Anak tokoh PKI Nyoto, yaitu Svetlana Nyoto mengaku sampai sekarang untuk berkumpul dengan teman-teman bahkan saudaranya saja masih diawasi oleh aparat keamanan dan TNI Angkatan Darat.

"Sampai ‎sekarang kami untuk berkumpul saja sulit. Karena kalau kami berkumpul dianggap membangun kekuatan (untuk memberontak)," ungkap Svetlana forum Simposium.

Stigama buruk itu sampai saat ini masih terjadi, bahkan Pemerintah pun turut melakukan hal itu. ‎Padahal PKI sendiri secara organisasi sudah tidak ada lagi, cap komunis masih saja dilabelkan terhadap mereka.

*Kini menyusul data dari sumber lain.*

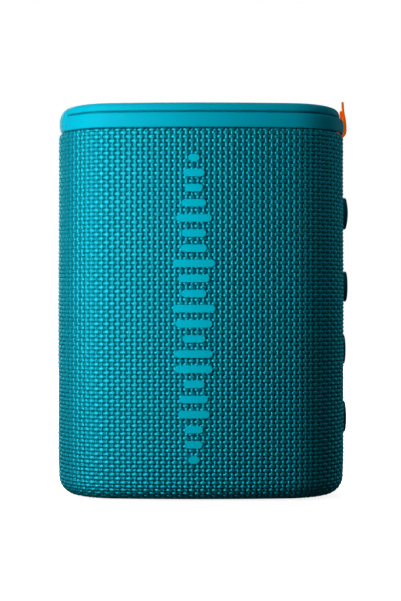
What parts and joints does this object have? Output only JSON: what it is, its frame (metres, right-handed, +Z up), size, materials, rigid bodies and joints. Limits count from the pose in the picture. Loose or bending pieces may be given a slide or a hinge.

Meski seperti diketahui hal itu sudah tidak relevan. 

Dia mengungkapkan, dirinya sebagai anak petinggi PKI sangat bersahabat dengan anak-anak jenderal korban pembunuhan 1965.

"Padahal saya menjalin persahabatan dengan putra dan putri jenderal korban 1965. Salah satunya Catherine Pandjaitan," ungkap dia.

Dalam kesempatan yang sama, putra mantan Ketua PKI DN Aidit, yaitu Ilham Aidit berharap agar simposium nasional ini tidak hanya seremonial, tetapi dapat melahirkan rekomendasi ‎kongret untuk membuka kebenaran sejarah. Dia setuju jika penyelesaian kasus pelanggaran HAM berat pada tragedi 65/66 tersebut tanpa ada langkah peradilan bagi pelaku, namun rekonsiliasi atau berdamai.

"Rekonsiliasi itu boleh, tapi harus sama-sama memaknai kebenaran. Sejarah masa lalu harus ‎ungkap kebenarannya," terang dia.

Dia menambahkan, jika memilih rekonsiliasi atas kasus pelanggaran HAM berat masa lalu tersebut, sejarah harus diluruskan. Pemerintah juga harus mengakui tragedi tersebut dan rehabilitasi.